Work to complete
Write out all the data again, exactly as it stands.

Information shown

####################

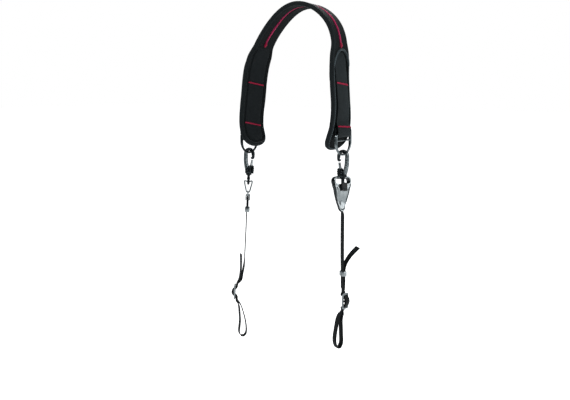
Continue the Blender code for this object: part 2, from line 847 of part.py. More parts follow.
def through_slider(across, middle, front):
    """The middle of the two layers on their way through a slider, top to bottom."""
    back = across - front * SLIDER_SWING
    out = across + front * SLIDER_SWING
    reach = SLIDER_HEIGHT / 2
    slot = (SLIDER_BAR + SLIDER_SLOT) / 2
    upper = (
        (reach + SLIDER_ENTRY, back),
        (slot + SLIDER_BEND, back),
        (slot, across),
        (slot - SLIDER_BEND, out),
    )
    steps = upper + tuple((-rise, u) for rise, u in reversed(upper))
    return [(u, middle + rise) for rise, u in steps]


def shifted(points, distance):
    """The points moved sideways from their own line, to the right of its direction if positive."""
    line = np.array(points, float)
    along = tangents(line)
    return line + np.stack([along[:, 1], -along[:, 0]], axis=1) * distance


def ribbon(name, line, hang):
    """A strap of even thickness along a line in its own plane."""
    half = WEB_THICK / 2
    outline = np.concatenate([shifted(line, half), shifted(line, -half)[::-1]])
    return add(name, plate_mesh(name, outline, WEB_WIDTH), "tab", hang, turn=UPRIGHT)


def fold(top, foot):
    """A doubled end: up at the right, round, and down at the left."""
    half = WEB_PITCH / 2
    return [(half, foot), (half, top - half)] + arc((0, top - half), half, 30, 180, 6)


def strap(name, hang, doubled, start, slider, loop, tail, outer):
    """A doubled end, if any, then down through the slider, round the loop and up to the tail.

    The loop's two halves meet in a flat seat for the lug. outer is 1 where the layer that comes
    back up lies to the right of the way down."""
    both = smooth(through_slider(*slider), 2)
    inner = shifted(both, -outer * WEB_PITCH / 2)
    returning = shifted(both, outer * WEB_PITCH / 2)[::-1]
    down = smooth([*start, *inner, *loop[0]], 2)
    up = smooth([*loop[1], *returning, *tail], 2)
    return ribbon(name, np.concatenate([doubled, down, up] if doubled else [down, up]), hang)


def keeper(name, hang, across, middle, width):
    """A flat tube round both layers."""
    place = (across, 0, middle)
    body = box(name, (width, KEEPER_WIDTH, KEEPER_HEIGHT), "bright", hang, at=place)
    round_edges(body, 0.8)
    slot = WEB_PITCH + WEB_THICK + 2 * KEEPER_PLAY
    size = (slot, WEB_WIDTH + 2 * KEEPER_PLAY, KEEPER_HEIGHT + THROUGH)
    combine(body, box(f"{name}_slot", size, None, hang, at=place), "DIFFERENCE")
    return body


def slider(name, hang, across, middle):
    """A flat frame with three bars."""
    size = (SLIDER_THICK, SLIDER_WIDTH, SLIDER_HEIGHT)
    body = box(name, size, "bright", hang, at=(across, 0, middle))
    round_edges(body, 0.5)
    size = (SLIDER_THICK + THROUGH, SLIDER_SLOT_WIDTH, SLIDER_SLOT)
    for label, way in (("upper", 1), ("lower", -1)):
        place = (across, 0, middle + way * (SLIDER_BAR + SLIDER_SLOT) / 2)
        slot = box(f"{name}_{label}_slot", size, None, hang, at=place)
        combine(body, slot, "DIFFERENCE")
    return body


# Lines of the straps, in millimetres: across, up
LEFT_SLIDER = (-12.7, -191.8, -1)
LEFT_FOLD = (-58.2, -79.0)
LEFT_START = ((-0.8, -68.0), (-0.8, -79.5), (-0.7, -93.0), (-0.8, -115.0), (-1.0, -141.0))
LEFT_START += ((-1.6, -155.0), (-3.4, -167.5), (-5.8, -176.5))
LEFT_DOWN = ((-5.6, -207.6), (-2.4, -213.5), (0.6, -222.0), (3.6, -233.0), (5.2, -244.0))
LEFT_DOWN += ((4.2, -251.2), (1.8, -254.0))
LEFT_UP = ((-1.6, -254.0), (-4.2, -251.0), (-5.2, -244.0), (-4.4, -232.0), (-4.2, -221.0))
LEFT_UP += ((-5.4, -213.0), (-8.0, -207.4))
LEFT_TAIL = ((-8.4, -176.4), (-6.2, -168.6), (-5.6, -156.0), (-6.3, -138.4))
RIGHT_SLIDER = (4.4, -186.6, 1)
LEFT_KEEPER = (0, -76.0, 6.8)
RIGHT_START = ((0.0, -65.2), (0.0, -71.0), (0.0, -100.0), (0.2, -132.0))
RIGHT_START += ((0.5, -147.0), (0.65, -160.0))
RIGHT_DOWN = ((-1.0, -202.4), (-4.2, -209.0), (-8.0, -219.0), (-10.2, -232.0), (-9.4, -242.0))
RIGHT_DOWN += ((-7.0, -246.6),)
RIGHT_UP = ((-3.6, -246.6), (-1.2, -242.0), (-0.2, -232.0), (0.0, -218.0), (0.8, -207.6))
RIGHT_TAIL = ((2.3, -160.0), (2.3, -148.0), (3.6, -140.0), (6.6, -133.5), (11.6, -126.0))
RIGHT_TAIL += ((17.0, -120.6), (22.6, -117.6))
RIGHT_KEEPER = (1.4, -150.2, 5.6)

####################

Finished task
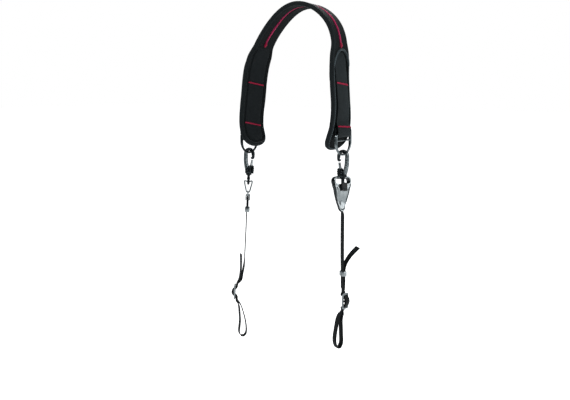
Continue the Blender code for this object: part 2, from line 847 of part.py. More parts follow.
def through_slider(across, middle, front):
    """The middle of the two layers on their way through a slider, top to bottom."""
    back = across - front * SLIDER_SWING
    out = across + front * SLIDER_SWING
    reach = SLIDER_HEIGHT / 2
    slot = (SLIDER_BAR + SLIDER_SLOT) / 2
    upper = (
        (reach + SLIDER_ENTRY, back),
        (slot + SLIDER_BEND, back),
        (slot, across),
        (slot - SLIDER_BEND, out),
    )
    steps = upper + tuple((-rise, u) for rise, u in reversed(upper))
    return [(u, middle + rise) for rise, u in steps]


def shifted(points, distance):
    """The points moved sideways from their own line, to the right of its direction if positive."""
    line = np.array(points, float)
    along = tangents(line)
    return line + np.stack([along[:, 1], -along[:, 0]], axis=1) * distance


def ribbon(name, line, hang):
    """A strap of even thickness along a line in its own plane."""
    half = WEB_THICK / 2
    outline = np.concatenate([shifted(line, half), shifted(line, -half)[::-1]])
    return add(name, plate_mesh(name, outline, WEB_WIDTH), "tab", hang, turn=UPRIGHT)


def fold(top, foot):
    """A doubled end: up at the right, round, and down at the left."""
    half = WEB_PITCH / 2
    return [(half, foot), (half, top - half)] + arc((0, top - half), half, 30, 180, 6)


def strap(name, hang, doubled, start, slider, loop, tail, outer):
    """A doubled end, if any, then down through the slider, round the loop and up to the tail.

    The loop's two halves meet in a flat seat for the lug. outer is 1 where the layer that comes
    back up lies to the right of the way down."""
    both = smooth(through_slider(*slider), 2)
    inner = shifted(both, -outer * WEB_PITCH / 2)
    returning = shifted(both, outer * WEB_PITCH / 2)[::-1]
    down = smooth([*start, *inner, *loop[0]], 2)
    up = smooth([*loop[1], *returning, *tail], 2)
    return ribbon(name, np.concatenate([doubled, down, up] if doubled else [down, up]), hang)


def keeper(name, hang, across, middle, width):
    """A flat tube round both layers."""
    place = (across, 0, middle)
    body = box(name, (width, KEEPER_WIDTH, KEEPER_HEIGHT), "bright", hang, at=place)
    round_edges(body, 0.8)
    slot = WEB_PITCH + WEB_THICK + 2 * KEEPER_PLAY
    size = (slot, WEB_WIDTH + 2 * KEEPER_PLAY, KEEPER_HEIGHT + THROUGH)
    combine(body, box(f"{name}_slot", size, None, hang, at=place), "DIFFERENCE")
    return body


def slider(name, hang, across, middle):
    """A flat frame with three bars."""
    size = (SLIDER_THICK, SLIDER_WIDTH, SLIDER_HEIGHT)
    body = box(name, size, "bright", hang, at=(across, 0, middle))
    round_edges(body, 0.5)
    size = (SLIDER_THICK + THROUGH, SLIDER_SLOT_WIDTH, SLIDER_SLOT)
    for label, way in (("upper", 1), ("lower", -1)):
        place = (across, 0, middle + way * (SLIDER_BAR + SLIDER_SLOT) / 2)
        slot = box(f"{name}_{label}_slot", size, None, hang, at=place)
        combine(body, slot, "DIFFERENCE")
    return body


# Lines of the straps, in millimetres: across, up
LEFT_SLIDER = (-12.7, -191.8, -1)
LEFT_FOLD = (-58.2, -79.0)
LEFT_START = ((-0.8, -68.0), (-0.8, -79.5), (-0.7, -93.0), (-0.8, -115.0), (-1.0, -141.0))
LEFT_START += ((-1.6, -155.0), (-3.4, -167.5), (-5.8, -176.5))
LEFT_DOWN = ((-5.6, -207.6), (-2.4, -213.5), (0.6, -222.0), (3.6, -233.0), (5.2, -244.0))
LEFT_DOWN += ((4.2, -251.2), (1.8, -254.0))
LEFT_UP = ((-1.6, -254.0), (-4.2, -251.0), (-5.2, -244.0), (-4.4, -232.0), (-4.2, -221.0))
LEFT_UP += ((-5.4, -213.0), (-8.0, -207.4))
LEFT_TAIL = ((-8.4, -176.4), (-6.2, -168.6), (-5.6, -156.0), (-6.3, -138.4))
RIGHT_SLIDER = (4.4, -186.6, 1)
LEFT_KEEPER = (0, -76.0, 6.8)
RIGHT_START = ((0.0, -65.2), (0.0, -71.0), (0.0, -100.0), (0.2, -132.0))
RIGHT_START += ((0.5, -147.0), (0.65, -160.0))
RIGHT_DOWN = ((-1.0, -202.4), (-4.2, -209.0), (-8.0, -219.0), (-10.2, -232.0), (-9.4, -242.0))
RIGHT_DOWN += ((-7.0, -246.6),)
RIGHT_UP = ((-3.6, -246.6), (-1.2, -242.0), (-0.2, -232.0), (0.0, -218.0), (0.8, -207.6))
RIGHT_TAIL = ((2.3, -160.0), (2.3, -148.0), (3.6, -140.0), (6.6, -133.5), (11.6, -126.0))
RIGHT_TAIL += ((17.0, -120.6), (22.6, -117.6))
RIGHT_KEEPER = (1.4, -150.2, 5.6)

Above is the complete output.